Fox Weather reports that Marquette, Michigan has “smashed its record for the most two-day snow in the month of October.”

Altogether, the winter storm brought 9.1 inches of snow to the city on Monday. 8.9 inches of snow fell on Tuesday. For perspective, the region typically sees about 200 inches of snow per year. However, only five inches of snow tends to fall in October.

Other regions bordering the Great Lakes also saw up to 18 inches of snow thanks to the early winter storm. These specifically include Gile, Wisconsin and National Mine, Michigan.

Further, while snow storms typically do bring some power outages, the outlet reports its likely the combination of snow piling on trees still full of leaves weighed heavy on power lines, knocking out electricity. Heavy wind gusts also had an effect on widespread outages.

Utility workers managed to restore power to those affected by the winter storm overall. However, there were still about 14,000 homes across Michigan and Wisconsin without electricity Wednesday morning.

Michigan Winter Storm Brings Frigid Temperatures to Midwest, North-, and Southeast

Aside from wind and snow, towering waves across Lake Michigan were a concern for forecasters ahead of the winter storm. According to the New York Times, the storm moved over Lake Huron on Monday. By Tuesday, it had brought strong and frequent wind gusts to Lake Superior and Lake Michigan.

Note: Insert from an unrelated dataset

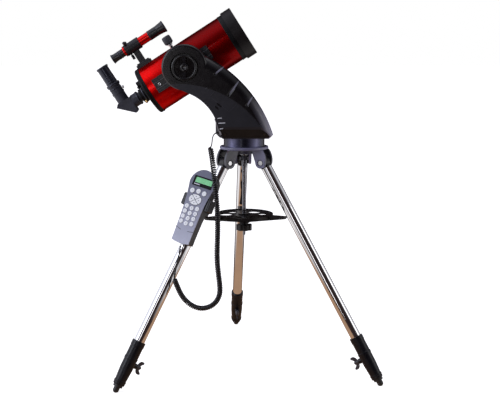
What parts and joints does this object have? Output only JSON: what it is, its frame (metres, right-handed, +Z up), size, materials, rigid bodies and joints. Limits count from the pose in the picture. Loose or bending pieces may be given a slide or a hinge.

Waves on Lake Superior specifically reached an astonishing 15 feet Tuesday afternoon, with forecasters predicting them to “taper” that evening.

That’s just the beginning though. While Michigan and northern Wisconsin saw record-breaking snowfall, temperatures in states near and far absolutely plummeted. Freeze warnings were issued for states including Missouri, Kansas, and Indiana. In addition, regions across the Mississippi Valley, central and southern Appalachians, and the Southeast were expected to be hit with record-breaking cold.

Farther away, residents in Maine were warned about potential flooding, with heavy rains expected through Tuesday night. Maine meteorologist Tim Duda said of the current cold weather pattern, “There is a lot of moisture funneling up from the south and southwest,” with forecasters having expected as much as 2 to 3 inches of rain.